*DO THIS:* Output, word for word, every line from the start of the listing down to and including the line that contains "hole_flat_rise = 0.45"; include nothing else.

* * *

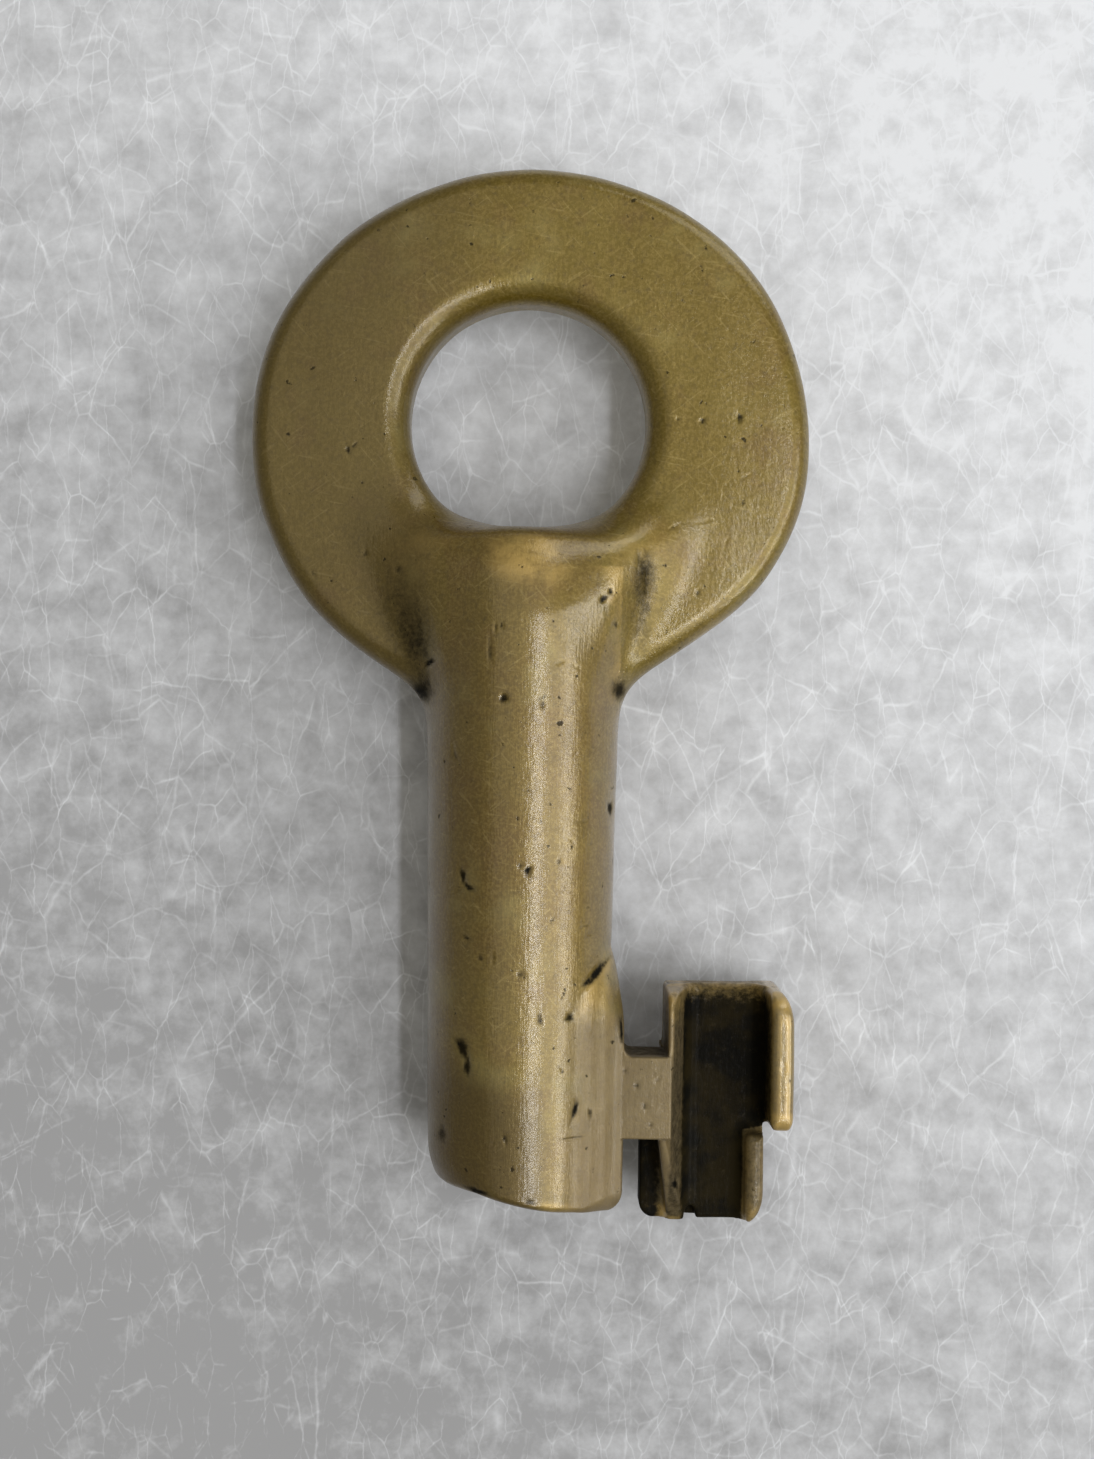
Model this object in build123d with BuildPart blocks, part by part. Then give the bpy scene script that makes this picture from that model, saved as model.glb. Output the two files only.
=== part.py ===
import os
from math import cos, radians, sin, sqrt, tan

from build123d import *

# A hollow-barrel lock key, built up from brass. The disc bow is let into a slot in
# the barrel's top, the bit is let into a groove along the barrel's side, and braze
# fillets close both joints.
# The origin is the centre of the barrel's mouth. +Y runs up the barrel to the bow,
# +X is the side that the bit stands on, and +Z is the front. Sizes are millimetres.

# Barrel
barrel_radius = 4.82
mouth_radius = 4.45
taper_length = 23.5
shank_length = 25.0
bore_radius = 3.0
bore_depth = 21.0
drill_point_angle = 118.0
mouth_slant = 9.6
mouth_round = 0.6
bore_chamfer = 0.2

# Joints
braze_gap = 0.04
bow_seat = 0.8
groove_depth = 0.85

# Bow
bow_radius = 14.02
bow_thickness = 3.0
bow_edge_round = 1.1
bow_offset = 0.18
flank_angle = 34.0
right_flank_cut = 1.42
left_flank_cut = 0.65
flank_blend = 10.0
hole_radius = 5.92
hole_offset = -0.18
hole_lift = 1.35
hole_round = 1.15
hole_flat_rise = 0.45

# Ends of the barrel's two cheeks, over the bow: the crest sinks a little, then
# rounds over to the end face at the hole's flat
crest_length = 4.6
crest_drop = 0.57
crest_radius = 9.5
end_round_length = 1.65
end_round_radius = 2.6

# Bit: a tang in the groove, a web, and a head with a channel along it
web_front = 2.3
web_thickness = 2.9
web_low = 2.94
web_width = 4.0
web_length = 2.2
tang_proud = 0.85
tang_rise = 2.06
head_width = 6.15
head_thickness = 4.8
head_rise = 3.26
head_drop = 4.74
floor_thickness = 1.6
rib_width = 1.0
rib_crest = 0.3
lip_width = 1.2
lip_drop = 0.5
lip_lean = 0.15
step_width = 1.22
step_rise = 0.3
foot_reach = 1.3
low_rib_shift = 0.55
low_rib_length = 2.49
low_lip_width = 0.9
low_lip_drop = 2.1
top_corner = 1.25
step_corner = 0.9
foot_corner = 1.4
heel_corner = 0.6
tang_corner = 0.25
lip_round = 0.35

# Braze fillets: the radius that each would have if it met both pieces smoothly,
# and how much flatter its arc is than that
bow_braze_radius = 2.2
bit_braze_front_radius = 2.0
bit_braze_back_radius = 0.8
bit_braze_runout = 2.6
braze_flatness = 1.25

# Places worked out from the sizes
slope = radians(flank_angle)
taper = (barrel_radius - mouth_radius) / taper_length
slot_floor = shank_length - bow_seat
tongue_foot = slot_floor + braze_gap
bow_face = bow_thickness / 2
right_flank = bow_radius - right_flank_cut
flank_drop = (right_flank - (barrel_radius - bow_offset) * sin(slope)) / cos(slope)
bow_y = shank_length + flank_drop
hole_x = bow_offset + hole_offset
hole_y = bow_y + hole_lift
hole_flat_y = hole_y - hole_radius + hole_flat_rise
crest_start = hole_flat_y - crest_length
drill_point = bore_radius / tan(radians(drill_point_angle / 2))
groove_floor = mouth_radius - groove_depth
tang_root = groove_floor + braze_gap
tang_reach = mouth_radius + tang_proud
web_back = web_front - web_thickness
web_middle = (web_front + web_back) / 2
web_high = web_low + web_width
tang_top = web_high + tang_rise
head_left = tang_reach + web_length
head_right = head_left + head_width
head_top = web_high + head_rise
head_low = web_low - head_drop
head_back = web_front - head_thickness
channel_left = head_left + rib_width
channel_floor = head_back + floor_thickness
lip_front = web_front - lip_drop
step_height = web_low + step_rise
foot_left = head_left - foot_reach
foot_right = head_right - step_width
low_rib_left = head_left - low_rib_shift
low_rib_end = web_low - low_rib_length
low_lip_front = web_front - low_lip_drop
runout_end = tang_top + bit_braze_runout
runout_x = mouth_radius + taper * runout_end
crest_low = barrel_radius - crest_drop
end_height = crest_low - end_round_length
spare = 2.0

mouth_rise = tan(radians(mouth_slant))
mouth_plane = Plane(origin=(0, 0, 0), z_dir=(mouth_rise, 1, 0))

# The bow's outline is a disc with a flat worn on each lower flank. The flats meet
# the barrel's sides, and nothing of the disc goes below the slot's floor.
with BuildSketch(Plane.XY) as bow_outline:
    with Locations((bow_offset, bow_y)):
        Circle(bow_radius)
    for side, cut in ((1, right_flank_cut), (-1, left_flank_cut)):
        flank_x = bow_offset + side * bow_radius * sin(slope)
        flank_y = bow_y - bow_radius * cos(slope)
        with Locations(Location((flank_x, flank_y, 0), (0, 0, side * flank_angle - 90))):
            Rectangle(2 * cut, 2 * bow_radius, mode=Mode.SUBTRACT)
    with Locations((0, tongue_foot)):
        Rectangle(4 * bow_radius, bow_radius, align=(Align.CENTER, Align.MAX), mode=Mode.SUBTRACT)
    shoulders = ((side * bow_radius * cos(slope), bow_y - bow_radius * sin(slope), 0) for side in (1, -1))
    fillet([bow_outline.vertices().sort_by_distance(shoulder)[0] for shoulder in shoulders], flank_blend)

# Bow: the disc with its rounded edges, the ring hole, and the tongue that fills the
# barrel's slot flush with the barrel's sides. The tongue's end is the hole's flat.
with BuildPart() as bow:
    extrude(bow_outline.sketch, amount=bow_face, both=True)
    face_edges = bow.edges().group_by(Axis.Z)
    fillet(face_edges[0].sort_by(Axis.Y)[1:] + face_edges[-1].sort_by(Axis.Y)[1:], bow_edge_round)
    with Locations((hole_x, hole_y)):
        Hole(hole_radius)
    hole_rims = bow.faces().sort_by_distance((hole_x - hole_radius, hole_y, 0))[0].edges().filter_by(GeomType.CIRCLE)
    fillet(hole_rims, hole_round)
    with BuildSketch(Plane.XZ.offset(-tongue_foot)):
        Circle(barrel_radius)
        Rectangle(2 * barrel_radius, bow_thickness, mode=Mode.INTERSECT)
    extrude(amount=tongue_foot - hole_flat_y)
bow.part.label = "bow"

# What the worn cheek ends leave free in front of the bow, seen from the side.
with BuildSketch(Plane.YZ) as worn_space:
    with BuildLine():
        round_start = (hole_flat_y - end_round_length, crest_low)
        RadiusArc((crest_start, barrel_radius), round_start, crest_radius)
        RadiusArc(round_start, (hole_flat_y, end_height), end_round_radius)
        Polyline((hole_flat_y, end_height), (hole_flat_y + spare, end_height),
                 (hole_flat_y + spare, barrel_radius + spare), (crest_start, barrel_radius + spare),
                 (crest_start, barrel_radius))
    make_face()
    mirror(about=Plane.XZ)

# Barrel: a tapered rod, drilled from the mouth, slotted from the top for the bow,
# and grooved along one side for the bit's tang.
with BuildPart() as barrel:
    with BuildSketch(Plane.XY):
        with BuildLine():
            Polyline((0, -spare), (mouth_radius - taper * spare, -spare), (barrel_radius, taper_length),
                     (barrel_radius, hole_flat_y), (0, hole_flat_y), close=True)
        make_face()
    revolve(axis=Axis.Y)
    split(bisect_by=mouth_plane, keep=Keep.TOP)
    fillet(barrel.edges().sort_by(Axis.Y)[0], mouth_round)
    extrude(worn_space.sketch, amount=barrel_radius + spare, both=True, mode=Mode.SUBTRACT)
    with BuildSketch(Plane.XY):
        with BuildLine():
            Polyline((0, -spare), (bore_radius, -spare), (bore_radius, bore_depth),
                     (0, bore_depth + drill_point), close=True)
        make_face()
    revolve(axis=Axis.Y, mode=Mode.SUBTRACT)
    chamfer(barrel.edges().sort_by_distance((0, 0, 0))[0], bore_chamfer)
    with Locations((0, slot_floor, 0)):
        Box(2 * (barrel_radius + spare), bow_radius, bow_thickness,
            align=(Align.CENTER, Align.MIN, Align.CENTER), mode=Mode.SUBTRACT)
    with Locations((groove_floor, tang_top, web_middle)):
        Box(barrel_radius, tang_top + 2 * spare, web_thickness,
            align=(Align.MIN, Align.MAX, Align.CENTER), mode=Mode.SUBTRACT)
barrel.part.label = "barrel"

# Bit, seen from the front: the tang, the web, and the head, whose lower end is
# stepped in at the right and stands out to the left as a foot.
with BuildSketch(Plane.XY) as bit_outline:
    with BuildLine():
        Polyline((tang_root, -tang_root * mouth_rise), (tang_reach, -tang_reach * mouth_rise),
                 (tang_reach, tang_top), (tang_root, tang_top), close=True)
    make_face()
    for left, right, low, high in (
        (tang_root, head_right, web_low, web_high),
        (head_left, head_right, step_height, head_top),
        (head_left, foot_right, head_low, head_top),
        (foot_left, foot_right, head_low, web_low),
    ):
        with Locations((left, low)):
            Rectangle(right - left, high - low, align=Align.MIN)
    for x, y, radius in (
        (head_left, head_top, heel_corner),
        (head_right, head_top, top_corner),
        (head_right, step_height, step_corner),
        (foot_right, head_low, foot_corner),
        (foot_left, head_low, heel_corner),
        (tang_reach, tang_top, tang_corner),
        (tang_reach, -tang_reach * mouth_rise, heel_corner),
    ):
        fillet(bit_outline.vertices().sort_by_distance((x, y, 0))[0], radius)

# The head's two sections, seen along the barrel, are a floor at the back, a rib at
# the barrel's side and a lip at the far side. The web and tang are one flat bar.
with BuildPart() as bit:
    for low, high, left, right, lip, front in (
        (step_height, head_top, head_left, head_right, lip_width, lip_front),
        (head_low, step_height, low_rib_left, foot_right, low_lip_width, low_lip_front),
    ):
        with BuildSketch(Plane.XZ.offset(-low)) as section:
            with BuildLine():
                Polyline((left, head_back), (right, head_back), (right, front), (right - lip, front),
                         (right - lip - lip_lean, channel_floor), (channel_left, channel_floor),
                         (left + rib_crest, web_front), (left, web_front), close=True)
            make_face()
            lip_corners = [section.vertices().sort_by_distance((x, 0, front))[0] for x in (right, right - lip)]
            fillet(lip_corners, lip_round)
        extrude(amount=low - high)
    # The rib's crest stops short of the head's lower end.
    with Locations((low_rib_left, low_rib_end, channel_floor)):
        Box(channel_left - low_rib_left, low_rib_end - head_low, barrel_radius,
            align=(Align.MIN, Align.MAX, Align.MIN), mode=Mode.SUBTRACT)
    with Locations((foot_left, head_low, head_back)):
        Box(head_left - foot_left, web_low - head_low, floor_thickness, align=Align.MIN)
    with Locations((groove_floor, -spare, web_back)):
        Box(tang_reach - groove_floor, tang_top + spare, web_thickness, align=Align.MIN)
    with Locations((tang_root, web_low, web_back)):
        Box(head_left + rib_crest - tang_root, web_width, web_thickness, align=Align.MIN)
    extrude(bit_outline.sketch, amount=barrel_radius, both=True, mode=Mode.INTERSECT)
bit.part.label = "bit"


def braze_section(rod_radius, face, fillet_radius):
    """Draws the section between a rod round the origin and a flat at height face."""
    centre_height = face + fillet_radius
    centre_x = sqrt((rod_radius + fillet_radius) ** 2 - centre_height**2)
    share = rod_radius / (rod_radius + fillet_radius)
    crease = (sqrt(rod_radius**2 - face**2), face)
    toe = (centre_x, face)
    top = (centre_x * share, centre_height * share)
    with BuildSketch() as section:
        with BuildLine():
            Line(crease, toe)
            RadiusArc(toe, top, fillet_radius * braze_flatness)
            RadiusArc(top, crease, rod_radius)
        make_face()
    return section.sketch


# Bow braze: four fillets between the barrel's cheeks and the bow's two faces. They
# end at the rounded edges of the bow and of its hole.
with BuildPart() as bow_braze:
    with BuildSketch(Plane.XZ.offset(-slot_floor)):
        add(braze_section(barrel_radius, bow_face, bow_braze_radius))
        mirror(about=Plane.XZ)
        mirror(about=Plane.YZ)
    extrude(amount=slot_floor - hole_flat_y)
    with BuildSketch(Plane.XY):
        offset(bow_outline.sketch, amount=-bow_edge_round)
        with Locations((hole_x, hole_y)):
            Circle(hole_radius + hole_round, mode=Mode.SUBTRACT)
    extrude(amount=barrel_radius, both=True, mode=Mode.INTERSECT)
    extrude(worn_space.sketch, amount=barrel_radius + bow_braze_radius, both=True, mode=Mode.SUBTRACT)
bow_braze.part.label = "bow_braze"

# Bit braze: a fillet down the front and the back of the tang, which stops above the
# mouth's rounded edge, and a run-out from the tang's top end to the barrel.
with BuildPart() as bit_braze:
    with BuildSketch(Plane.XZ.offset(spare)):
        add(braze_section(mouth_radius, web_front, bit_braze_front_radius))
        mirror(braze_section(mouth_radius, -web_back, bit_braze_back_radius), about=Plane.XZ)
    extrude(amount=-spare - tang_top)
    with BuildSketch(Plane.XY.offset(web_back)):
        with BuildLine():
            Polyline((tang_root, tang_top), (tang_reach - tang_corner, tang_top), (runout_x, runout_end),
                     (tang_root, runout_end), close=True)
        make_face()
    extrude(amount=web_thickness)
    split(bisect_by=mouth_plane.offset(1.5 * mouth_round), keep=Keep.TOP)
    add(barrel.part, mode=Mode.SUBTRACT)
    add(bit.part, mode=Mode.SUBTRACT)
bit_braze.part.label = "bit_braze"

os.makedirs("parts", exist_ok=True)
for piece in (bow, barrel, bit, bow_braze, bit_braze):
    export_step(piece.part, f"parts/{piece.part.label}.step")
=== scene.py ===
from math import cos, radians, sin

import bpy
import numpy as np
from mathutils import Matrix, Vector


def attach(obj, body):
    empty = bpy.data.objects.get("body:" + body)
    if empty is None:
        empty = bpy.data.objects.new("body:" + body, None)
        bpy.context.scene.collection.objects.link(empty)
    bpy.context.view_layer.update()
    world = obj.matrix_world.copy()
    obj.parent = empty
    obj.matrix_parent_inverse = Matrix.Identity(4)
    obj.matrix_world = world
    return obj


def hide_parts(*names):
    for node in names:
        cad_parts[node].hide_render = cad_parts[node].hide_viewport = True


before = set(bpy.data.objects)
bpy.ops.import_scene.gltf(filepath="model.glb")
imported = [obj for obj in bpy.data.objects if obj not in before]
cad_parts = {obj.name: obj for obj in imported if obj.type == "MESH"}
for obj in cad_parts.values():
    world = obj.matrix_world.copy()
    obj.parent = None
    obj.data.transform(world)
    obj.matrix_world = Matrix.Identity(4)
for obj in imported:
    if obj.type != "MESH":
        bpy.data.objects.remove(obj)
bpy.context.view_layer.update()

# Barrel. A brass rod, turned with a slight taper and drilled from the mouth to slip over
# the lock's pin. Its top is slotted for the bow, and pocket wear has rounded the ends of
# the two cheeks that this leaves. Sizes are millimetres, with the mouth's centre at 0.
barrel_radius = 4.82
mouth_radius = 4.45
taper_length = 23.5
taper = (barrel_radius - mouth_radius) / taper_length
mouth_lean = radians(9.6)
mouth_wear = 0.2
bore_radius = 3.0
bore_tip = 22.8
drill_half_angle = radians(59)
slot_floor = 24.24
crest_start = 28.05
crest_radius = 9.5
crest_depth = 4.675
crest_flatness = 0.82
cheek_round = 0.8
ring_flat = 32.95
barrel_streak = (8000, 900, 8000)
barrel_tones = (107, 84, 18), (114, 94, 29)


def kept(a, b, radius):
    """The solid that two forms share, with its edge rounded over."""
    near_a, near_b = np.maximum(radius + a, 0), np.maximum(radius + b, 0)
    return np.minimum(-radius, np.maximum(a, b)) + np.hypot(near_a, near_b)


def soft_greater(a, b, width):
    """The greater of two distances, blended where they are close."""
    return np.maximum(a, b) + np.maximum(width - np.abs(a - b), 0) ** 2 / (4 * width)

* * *

*CORRECT RESPONSE:*
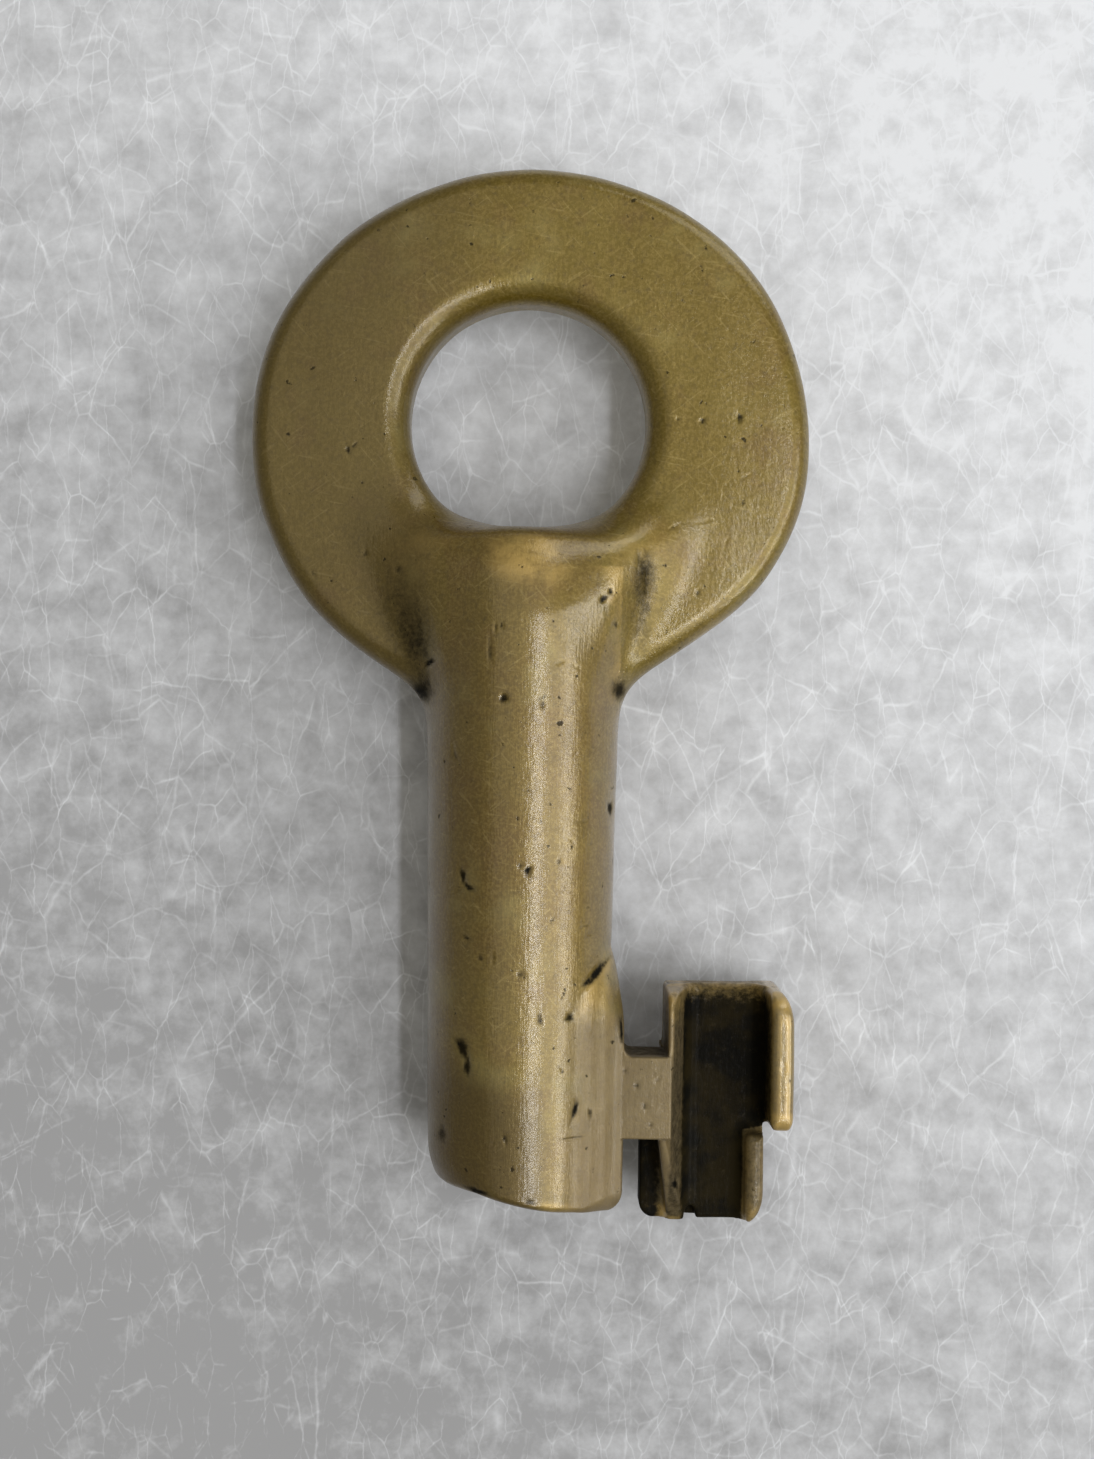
Model this object in build123d with BuildPart blocks, part by part. Then give the bpy scene script that makes this picture from that model, saved as model.glb. Output the two files only.
=== part.py ===
import os
from math import cos, radians, sin, sqrt, tan

from build123d import *

# A hollow-barrel lock key, built up from brass. The disc bow is let into a slot in
# the barrel's top, the bit is let into a groove along the barrel's side, and braze
# fillets close both joints.
# The origin is the centre of the barrel's mouth. +Y runs up the barrel to the bow,
# +X is the side that the bit stands on, and +Z is the front. Sizes are millimetres.

# Barrel
barrel_radius = 4.82
mouth_radius = 4.45
taper_length = 23.5
shank_length = 25.0
bore_radius = 3.0
bore_depth = 21.0
drill_point_angle = 118.0
mouth_slant = 9.6
mouth_round = 0.6
bore_chamfer = 0.2

# Joints
braze_gap = 0.04
bow_seat = 0.8
groove_depth = 0.85

# Bow
bow_radius = 14.02
bow_thickness = 3.0
bow_edge_round = 1.1
bow_offset = 0.18
flank_angle = 34.0
right_flank_cut = 1.42
left_flank_cut = 0.65
flank_blend = 10.0
hole_radius = 5.92
hole_offset = -0.18
hole_lift = 1.35
hole_round = 1.15
hole_flat_rise = 0.45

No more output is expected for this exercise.